ROME, June 25 (Reuters) - Italy has reduced its target for this year's spending cuts by a third, the commissioner in charge of the government's spending review said on Wednesday, as Prime Minister Matteo Renzi seeks more budget flexibility from the European Union.
Renzi's government pencilled in cuts of 4.5 billion euros ($6 billion) for 2014 to help fund a cut in income tax for low earners and meet its target of reducing the budget deficit to 2.6 percent of national output from 3 percent in 2013.
However, Carlo Cottarelli told the Chamber of Deputies that 3.1 billion euros of cuts already identified to fund the income tax reduction would be the only intervention for this year.
"As far as I know it seems there will be no need for further cuts," said Cottarelli, a former International Monetary Fund official recruited by former Prime Minister Enrico Letta to try to rein in Italy's bloated public spending.
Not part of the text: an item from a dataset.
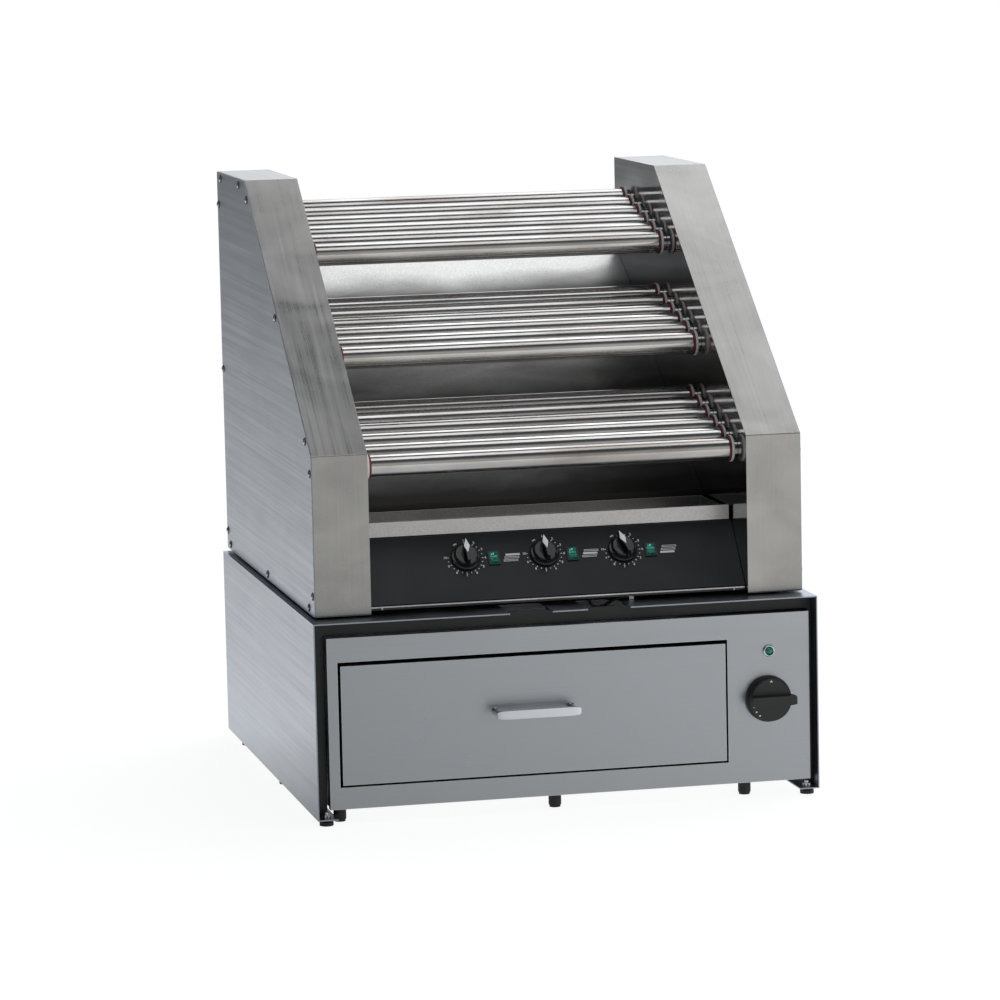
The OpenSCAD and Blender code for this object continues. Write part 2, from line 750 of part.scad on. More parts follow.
module roller(tier, i) {
    color(polished) place() at_roller(tier, i) difference() {
        union() {
            rod_x(-roller_half, roller_half, roller_d / 2);
            rod_x(-journal_left, journal_right, journal_r);
            sprocket(sprocket_x, journal_r + 0.6);
        }
        rod_x(-roller_half + 3, roller_half - 3, roller_d / 2 - roller_wall);
        rod_x(-journal_left - 1, journal_right + 1, rod_bore_r);
    }
}

module roller_bottom_1() { roller(0, 0); }
module roller_bottom_2() { roller(0, 1); }
module roller_bottom_3() { roller(0, 2); }
module roller_bottom_4() { roller(0, 3); }
module roller_bottom_5() { roller(0, 4); }
module roller_bottom_6() { roller(0, 5); }
module roller_middle_1() { roller(1, 0); }
module roller_middle_2() { roller(1, 1); }
module roller_middle_3() { roller(1, 2); }
module roller_middle_4() { roller(1, 3); }
module roller_middle_5() { roller(1, 4); }
module roller_middle_6() { roller(1, 5); }
module roller_top_1() { roller(2, 0); }
module roller_top_2() { roller(2, 1); }
module roller_top_3() { roller(2, 2); }
module roller_top_4() { roller(2, 3); }
module roller_top_5() { roller(2, 4); }
module roller_top_6() { roller(2, 5); }

// Flanged plain bearings in both inner walls, one at each end of every roller
module roller_bearings() {
    color(white_ptfe) place() mirrored_pair() for (tier = [0 : 2]) for (i = [0 : 5])
        at_roller(tier, i) difference() {
            union() {
                rod_x(bush_front, bush_front + bush_flange_t, bush_flange_r);
                rod_x(bush_front + bush_flange_t - eps, inner_wall, bearing_r + 1.5);
                rod_x(inner_wall - eps, inner_wall + 10, bearing_r);
            }
            rod_x(bush_front - 1, inner_wall + 12, journal_r + turn_gap);
        }
}

// Silicone ring between each roller's end and its bearing
module roller_seals() {
    x1 = bush_front;
    color(seal_red) place() mirrored_pair() for (tier = [0 : 2]) for (i = [0 : 5])
        at_roller(tier, i) difference() {
            rod_x(x1 - seal_t, x1, seal_r);
            rod_x(x1 - seal_t - 1, x1 + 1, journal_r + 0.3);
        }
}

// Fixed heating rods through the rollers, held by a strap at each end of a tier
rod_r = 4;
strap_left = inner_wall + 40;
strap_right = inner_wall + 54;
strap_t = 1.5;
strap_w = 22;
strap_over = 31;                     // from the last roller's centre to a strap's leg

module strap(x) {
    span = 5 * roller_pitch;
    rotate([tier_slope, 0, 0]) {
        difference() {
            box([x, -strap_over - 8, -strap_w / 2], [x + strap_t, span + strap_over + 8, strap_w / 2]);
            for (i = [0 : 5])
                translate([0, i * roller_pitch, 0]) rod_x(x - 1, x + strap_t + 1, rod_r + turn_gap);
        }
        for (y = [-strap_over, span + strap_over])
            translate([0, y, 0]) rod_x(inner_wall + plate_t, x + eps, 4);
    }
}

module heater_rods() {
    color(steel_dark) place() for (tier = [0 : 2]) {
        at_roller(tier, 0) {
            strap(strap_right);
            mirror([1, 0, 0]) strap(strap_left);
        }
        for (i = [0 : 5]) at_roller(tier, i) {
            rod_x(-strap_left - 8, strap_right + 6, rod_r);
            rod_x(-strap_left - 14, strap_right + 11, 1.6);
        }
    }
}

// Band round a tier's end sprockets and its gearmotor's sprocket
module chain_outline(tier, r) {
    corners = [roller_place(tier, 0), roller_place(tier, 5), motor_place(tier)];
    polygon(corners);
    for (k = [0 : 2]) {
        a = corners[k];
        b = corners[(k + 1) % 3];
        side = r * left_of(unit(b - a));
        translate(a) circle(r = r);
        polygon([a - side, b - side, b + side, a + side]);
    }
}

module drive_chains() {
    color(steel_dark) place() for (tier = [0 : 2])
        along_x(sprocket_x - chain_t / 2, sprocket_x + chain_t / 2) difference() {
            chain_outline(tier, chain_out_r);
            chain_outline(tier, chain_in_r);
        }
}

gearbox_x1 = inner_wall + 30;
shaft_r = 4;

module gearmotors() {
    x0 = inner_wall + plate_t + touch_gap;
    color(steel_dark) place() for (tier = [0 : 2]) at_motor(tier) difference() {
        union() {
            box([x0, -26, -24], [gearbox_x1, 34, 24]);
            rod_x(gearbox_x1 - eps, gearbox_x1 + 4, 8);
            translate([0, 54, -6]) rod_x(x0, gearbox_x1 + 8, 26);
            translate([0, 54, -6]) rod_x(gearbox_x1 + 8 - eps, gearbox_x1 + 11, 9);
        }
        rod_x(x0 + 8, gearbox_x1 + 5, shaft_r + turn_gap);
    }
}

module drive_sprocket(tier) {
    color(steel_dark) place() at_motor(tier) {
        rod_x(inner_wall + 12, sprocket_x + 6, shaft_r);
        sprocket(sprocket_x, 7);
    }
}

module drive_sprocket_bottom() { drive_sprocket(0); }
module drive_sprocket_middle() { drive_sprocket(1); }
module drive_sprocket_top() { drive_sprocket(2); }

// ---- Fasteners and the lead ------------------------------------------------

screw_r = 2;
screw_head_r = 4;
screw_head_h = 2.4;

// A pan-head screw from x = 0, its head towards -X
module pan_screw(length) {
    rod_x(-screw_head_h, 0, screw_head_r);
    rod_x(-eps, length, screw_r);
}

module cover_screws() {
    color(steel_dark) place() mirrored_pair() for (p = screw_places())
        translate([-grill_half_w, p.x, p.y]) pan_screw(7);
}

// Short lead under the control panel, from a gland in the grill's floor, down through the
// stand's right-hand notch and up to a clip
lead_r = 2;
lead_gland_h = 3;
lead_bend = 9;
lead_start = [44, 62, pan_z];
lead_turn = [lead_start.x + lead_bend, lead_start.y, 261];
lead_route = concat(
    [lead_start, [lead_start.x, lead_start.y, 263.5]],
    [for (a = [0 : 15 : 75])
        [lead_turn.x - lead_bend * cos(a), lead_turn.y, lead_turn.z - lead_bend * sin(a)]],
    [[57, 61.7, 252.2], [62, 61.2, 253.6], [67, 60.6, 256.2], [72, 60, 259.3],
     [76.5, 59.4, 261.6], [81, 58.9, 262.8], [87, 58.4, 263.1], [94, 58, 263]]);
lead_sides = 8;

function lead_along(i) =
    let (last = len(lead_route) - 1)
    unit(lead_route[min(i + 1, last)] - lead_route[max(i - 1, 0)]);

module lead_tube() {
    n = len(lead_route);
    rings = [for (i = [0 : n - 1])
        let (w = lead_along(i), a = unit(cross(w, [0, 1, 0])), b = cross(w, a))
        [for (k = [0 : lead_sides - 1])
            let (turn = 360 * k / lead_sides)
            lead_route[i] + lead_r * (cos(turn) * a + sin(turn) * b)]];
    function at(i, k) = i * lead_sides + k % lead_sides;
    polyhedron(points = [for (ring = rings) each ring], faces = concat(
        [[for (k = [0 : lead_sides - 1]) k]],
        [[for (k = [lead_sides - 1 : -1 : 0]) at(n - 1, k)]],
        [for (i = [0 : n - 2]) for (k = [0 : lead_sides - 1])
            [at(i, k), at(i + 1, k), at(i + 1, k + 1), at(i, k + 1)]]));
}

module control_lead() {
    first = lead_route[0];
    last = lead_route[len(lead_route) - 1];
    color(black) place() {
        lead_tube();
        translate([first.x, first.y, pan_z - lead_gland_h]) cylinder(h = lead_gland_h, r = 5);
        box([last.x, last.y - 4, last.z - 2.6], [last.x + 6, last.y + 4, pan_z]);
    }
}

stand_cover();
stand_face_frame();
feet();
warmer_cabinet();
warmer_front();
drawer_runners();
warmer_heater();
warmer_lamp_bezel();
warmer_lamp_lens();
drawer_front();
drawer_tub();
drawer_handle();
warmer_knob();
left_wrap();
right_wrap();
left_side_cover();
right_side_cover();
left_bearing_plate();
right_bearing_plate();
back_panel();
base_pan();
deflectors();
control_panel();
drip_tray();
thermostats();
switch_bezels();
heat_knob_bottom();
heat_knob_middle();
heat_knob_top();
rocker_bottom();
rocker_middle();
rocker_top();
roller_bearings();
roller_seals();
heater_rods();
drive_chains();
gearmotors();
drive_sprocket_bottom();
drive_sprocket_middle();
drive_sprocket_top();
roller_bottom_1();
roller_bottom_2();
roller_bottom_3();
roller_bottom_4();
roller_bottom_5();
roller_bottom_6();
roller_middle_1();
roller_middle_2();
roller_middle_3();
roller_middle_4();
roller_middle_5();
roller_middle_6();
roller_top_1();
roller_top_2();
roller_top_3();
roller_top_4();
roller_top_5();
roller_top_6();
cover_screws();
control_lead();
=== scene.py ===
"""Looks of the three-tier hot dog roller grill on its bun warmer stand.

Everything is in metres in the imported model's own frame: +X to the operator's right, +Y to the
back, +Z up. Sizes of the new pieces are given in millimetres and scaled by MM.
"""

import json
import math

import bmesh
import bpy
from mathutils import Matrix, Vector


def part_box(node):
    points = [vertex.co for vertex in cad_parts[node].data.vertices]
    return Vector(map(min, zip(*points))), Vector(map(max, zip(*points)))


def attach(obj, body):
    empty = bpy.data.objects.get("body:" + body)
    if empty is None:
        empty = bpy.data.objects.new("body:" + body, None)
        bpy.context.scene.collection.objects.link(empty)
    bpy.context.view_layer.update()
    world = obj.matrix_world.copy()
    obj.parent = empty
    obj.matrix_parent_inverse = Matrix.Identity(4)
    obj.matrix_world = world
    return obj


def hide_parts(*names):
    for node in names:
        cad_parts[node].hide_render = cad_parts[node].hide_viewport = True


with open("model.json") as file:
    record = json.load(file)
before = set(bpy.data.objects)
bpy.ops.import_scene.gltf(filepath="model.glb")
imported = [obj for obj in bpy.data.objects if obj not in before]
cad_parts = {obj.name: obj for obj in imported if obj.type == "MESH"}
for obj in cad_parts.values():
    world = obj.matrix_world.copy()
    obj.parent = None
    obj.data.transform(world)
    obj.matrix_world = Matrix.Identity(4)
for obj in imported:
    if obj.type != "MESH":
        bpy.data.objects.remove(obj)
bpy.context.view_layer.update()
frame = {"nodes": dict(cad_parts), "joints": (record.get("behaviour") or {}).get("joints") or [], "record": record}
NODES = frame["nodes"]
JOINTS = {j["name"]: j for j in frame["joints"]}
BODY_OF = {n: b for b, group in frame["record"]["behaviour"]["bodies"].items() for n in group}
SLOT_OF = {}

MM = 0.001
WELD = 2e-6  # corners closer than this many metres are one corner
FLAT = math.radians(0.4)  # faces that turn less than this are one face
FRONT_TO_ORIGIN = 334.0  # from the stand's front edge back to the frame's origin
TIERS = ("bottom", "middle", "top")
ROLLERS_PER_TIER = 6
scene = bpy.context.scene


# ---- Camera and lamps -------------------------------------------------------

AZIMUTH, ELEVATION, ROLL = math.radians(-12.80), math.radians(7.72), math.radians(-1.245)
TARGET = Vector((-0.0291, -0.084, 0.3711))
DISTANCE = 6.038
SENSOR = 36.0
LENS = 4.576 * SENSOR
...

Cottarelli has been given the tough target of identifying cuts worth a total of 32 billion euros by the end of 2016.
As Italy takes on the rotating 6-month presidency of the EU from July, Renzi is trying to negotiate budget flexibility from the EU so he can reduce the deficit more gradually than planned and increase public investments to help a stagnant economy. (Reporting by Giuseppe Fonte; Writing by Gavin Jones; Editing by Louise Ireland)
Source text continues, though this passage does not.